The text insists on a God who is both exalted and near. While transcendence explains the sense of abandonment, God’s identification with human sorrow and his authoritative declaration of completion show a shepherd who enters the valley and leads the way out. Practical imagination follows: lament with honesty, expect resurrection in ways that reshape action, and live missionally until the nations bow. The passage closes in prayerful certainty: the present sorrow does not finally define reality; the finished work reorients living, worship, and witness now toward the promised consummation.
Key Takeaways
- 1. Suffering often precedes public proclamation Sorrow and lament can be the soil from which corporate confession and praise grow. The psalm stages an honest narration of pain before it ever sings victory, reminding believers that public worship sometimes follows honest injury, not the other way around.

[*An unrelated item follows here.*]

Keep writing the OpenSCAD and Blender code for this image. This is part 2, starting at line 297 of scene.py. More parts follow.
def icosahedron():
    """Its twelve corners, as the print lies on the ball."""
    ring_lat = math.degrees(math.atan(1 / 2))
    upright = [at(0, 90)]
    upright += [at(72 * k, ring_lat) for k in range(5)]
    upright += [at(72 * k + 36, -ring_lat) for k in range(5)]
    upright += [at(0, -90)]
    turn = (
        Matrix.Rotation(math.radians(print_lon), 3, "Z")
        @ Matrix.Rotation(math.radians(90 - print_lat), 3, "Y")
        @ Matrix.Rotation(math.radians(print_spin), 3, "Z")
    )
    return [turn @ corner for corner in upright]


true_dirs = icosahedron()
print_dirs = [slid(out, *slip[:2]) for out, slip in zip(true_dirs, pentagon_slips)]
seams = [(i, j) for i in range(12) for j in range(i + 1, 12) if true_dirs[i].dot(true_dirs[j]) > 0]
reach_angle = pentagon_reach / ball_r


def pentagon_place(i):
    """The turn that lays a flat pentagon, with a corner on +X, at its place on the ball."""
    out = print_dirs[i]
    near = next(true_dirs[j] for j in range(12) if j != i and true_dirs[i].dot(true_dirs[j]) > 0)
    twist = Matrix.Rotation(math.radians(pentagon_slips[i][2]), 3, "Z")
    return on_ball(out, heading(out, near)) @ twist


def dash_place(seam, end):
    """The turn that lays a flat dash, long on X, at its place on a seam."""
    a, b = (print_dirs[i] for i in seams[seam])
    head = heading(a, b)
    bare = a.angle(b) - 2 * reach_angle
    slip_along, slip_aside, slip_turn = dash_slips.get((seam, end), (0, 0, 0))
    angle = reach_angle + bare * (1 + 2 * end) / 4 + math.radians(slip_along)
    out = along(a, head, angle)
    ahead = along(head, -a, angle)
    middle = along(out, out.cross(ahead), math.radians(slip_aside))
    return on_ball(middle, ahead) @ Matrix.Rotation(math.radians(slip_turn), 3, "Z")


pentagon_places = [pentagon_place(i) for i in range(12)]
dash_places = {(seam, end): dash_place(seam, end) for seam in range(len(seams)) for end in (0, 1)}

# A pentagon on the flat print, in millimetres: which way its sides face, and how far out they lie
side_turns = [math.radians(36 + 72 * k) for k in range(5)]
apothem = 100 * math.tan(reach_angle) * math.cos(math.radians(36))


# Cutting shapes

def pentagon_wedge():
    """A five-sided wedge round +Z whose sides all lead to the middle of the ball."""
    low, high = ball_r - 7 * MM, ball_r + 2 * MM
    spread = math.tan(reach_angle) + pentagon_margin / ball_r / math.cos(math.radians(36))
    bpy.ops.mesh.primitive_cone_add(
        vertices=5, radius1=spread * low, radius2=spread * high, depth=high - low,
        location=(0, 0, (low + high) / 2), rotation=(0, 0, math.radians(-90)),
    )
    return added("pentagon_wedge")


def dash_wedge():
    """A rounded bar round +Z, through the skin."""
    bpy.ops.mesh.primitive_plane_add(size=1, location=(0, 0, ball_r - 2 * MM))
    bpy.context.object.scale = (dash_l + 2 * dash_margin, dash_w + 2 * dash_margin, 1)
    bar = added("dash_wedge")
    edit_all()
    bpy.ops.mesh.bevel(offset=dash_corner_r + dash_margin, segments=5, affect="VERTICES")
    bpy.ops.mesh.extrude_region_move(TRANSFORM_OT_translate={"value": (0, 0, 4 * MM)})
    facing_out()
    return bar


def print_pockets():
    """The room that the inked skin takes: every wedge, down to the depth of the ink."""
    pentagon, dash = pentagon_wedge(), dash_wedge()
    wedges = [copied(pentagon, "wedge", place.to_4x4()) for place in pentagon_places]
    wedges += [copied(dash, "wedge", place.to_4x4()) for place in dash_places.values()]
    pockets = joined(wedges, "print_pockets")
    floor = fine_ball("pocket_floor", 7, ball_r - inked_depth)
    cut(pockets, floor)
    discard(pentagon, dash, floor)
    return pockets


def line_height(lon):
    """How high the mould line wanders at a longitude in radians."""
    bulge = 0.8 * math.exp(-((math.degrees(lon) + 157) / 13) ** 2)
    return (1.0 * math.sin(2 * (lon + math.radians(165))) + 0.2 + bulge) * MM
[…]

This pattern frees congregations to voice doubt and grief without forfeiting hope. [07:40]
- 2. Lament uses embodied, concrete images The psalm’s language—poured out like water, pierced hands and feet, dogs encompassing—anchors spiritual distress in physical reality. Naming bodily and social affliction resists abstract spiritualizing and honors the truth that sin wounds the whole person and community. Introducing concrete images helps faith address specific hurts with theological depth rather than platitude. [11:31]
- 3. Resurrection reframes defeat as victory The turn from lament to “He has done it” reinterprets death’s appearance as a temporary state under God’s authority. The decisive language of completion (“It is finished”) means the final word belongs to life, not finality, which empowers worshippers to sing victory amid ongoing struggle. This reframe insists that the cross and empty tomb transform how suffering is ultimately judged. [16:55]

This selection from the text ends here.